What are the Dimensions of a Softball Field?

The popular game of softball is a direct descendant of baseball. It inherits a lot from its parent sport, but at the same time also possesses certain unique characteristics of its own. One of these is the dimensions of a softball field. Read on to know about this important aspect of softball.
SportsAspire Staff
Last Updated: Jul 16, 2018
The game of softball can be considered to be the younger cousin of the national game of USA, that is, baseball.
There are only a few differences between softball and baseball. One difference is that, the ball used in a softball game is larger in size as compared to baseball, and pitching is done underhand, rather than overhand. Another important difference is that softball has a smaller diamond (field) than baseball.
The International Softball Federation governs the rules of the game, not to mention the field dimensions as well. In the following lines, we will look at the different sizes and measurements that are commonly used while constructing a softball field.
Fast Pitch Field Dimensions
Outfield
Softball Field
The fence distance usually starts at 150 feet as far as youngsters are concerned, and is extended to over 225 feet for adults. The distances also vary according to whether it is a men's league or a women's league.
In addition to that, these measurements depend on the size of the lot on which the field is set. Softball leagues on their own adopt varying outfield sizes determined by levels of play, and some other factors such as the space remaining between baselines, and between the fence of the outfield and the infield.
Bases
The typical distance between the bases is 60 feet.
The Pitcher's Mound
Again here, the age group of the players and the type of field comes into picture. The distance from the pitcher's mound to the plate ranges between 35 and 40 feet. Note that this measurement is typically used by adult players, and might be less in case of younger players.
Rim of the Infield
The grass line normally is a semicircle, having a radius of 60 feet measured from the center of the pitcher's mound (rubber).
Catcher's Area
According to official specifications, this area is designated with a 9-foot radius around the home plate, till it crosses with the 3-foot mark, indicating the baselines.
Infield Fence
This fence is typically erected at a distance of 25 to 30 feet behind the home plate. It is meant for the protection of players and fans. It extends past the 1st and 3rd base, ending behind the catcher's box and home plate. The infield comprises the diamond and the space around it, where the infielders play.
Coach's Box
The coach's box is generally placed along the 1st and 3rd baselines, in line with the corresponding bases. Typically each box measures 15 feet (length) by 3 feet (width).

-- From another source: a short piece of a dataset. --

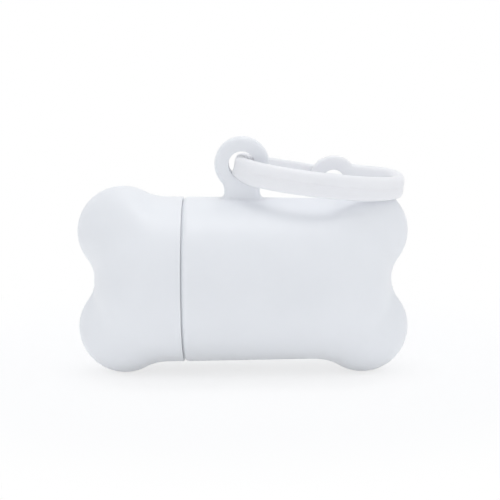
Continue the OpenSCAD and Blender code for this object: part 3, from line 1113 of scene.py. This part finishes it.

Slow Pitch Field Dimensions
While the rest of the measurements remain the same as those of the fast pitch field, the following are the major differences.
Slow pitch baselines measure around 60 to 65 feet, depending on the level of play. The rules mandate that the pitching distance in slow pitch softball should be 50 feet for both, male and female players. Pitching distances may sometimes be a bit less (46 feet) for girls under 15 years of age.
In addition to this, there is usually a backstop behind the home plate, which is typically at a distance of 25 to 30 feet behind it, varying as per the division or the league that is being played.
Note that the measurements given here are generic, and therefore not constant. They may differ from game to game, according to the level of play, the different age groups of the players, and even according to some other specific factors.